Geneva_Trais = bool_filtered_df.loc[
    bool_filtered_df['Sub-Vertical'].isin(sub_verts)
]

Based on the sample data you provided, this might have been your intention.

This technique also returns a DataFrame, not a list of Series.

Note that I personally prefer using .loc[] and not [] for Boolean subsetting of rows. I only use [] for selecting columns by name. This is to avoid selecting the wrong thing by mistake.

An exact loop-less translation

However, your original code does not have the same behavior as the .isin technique. Your code checks if each of the 4 strings is a sub-string of the value in the Series. The correct loop-less translation of your code would be:

def check_sub_vert(sub_vert):
    return (
        "Electrical" in sub_vert or
        "Duct Cleaning" in sub_vert or
        "Water Treatment" in sub_vert or
        "Appliance Repair" in sub_vert
    )

is_ok = bool_filtered_df['Sub-Vertical'].apply(check_sub_vert)
Geneva_Trais = bool_filtered_df.loc[is_ok]

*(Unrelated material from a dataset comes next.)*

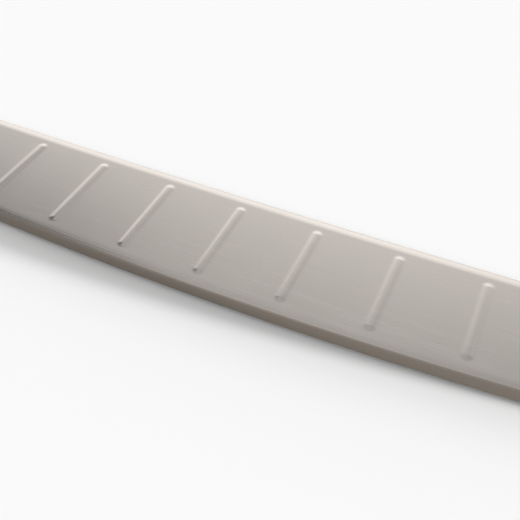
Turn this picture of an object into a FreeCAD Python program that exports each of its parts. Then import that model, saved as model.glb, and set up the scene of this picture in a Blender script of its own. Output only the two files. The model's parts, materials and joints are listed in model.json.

The 4 in checks are still there, but we have moved them to a separate function. We can use .apply to gather the results of calling this function on each element, without using a for loop. This can be much faster than the loop in many cases, and in general is the preferred style of using Pandas. Sometimes this style is called "vectorized".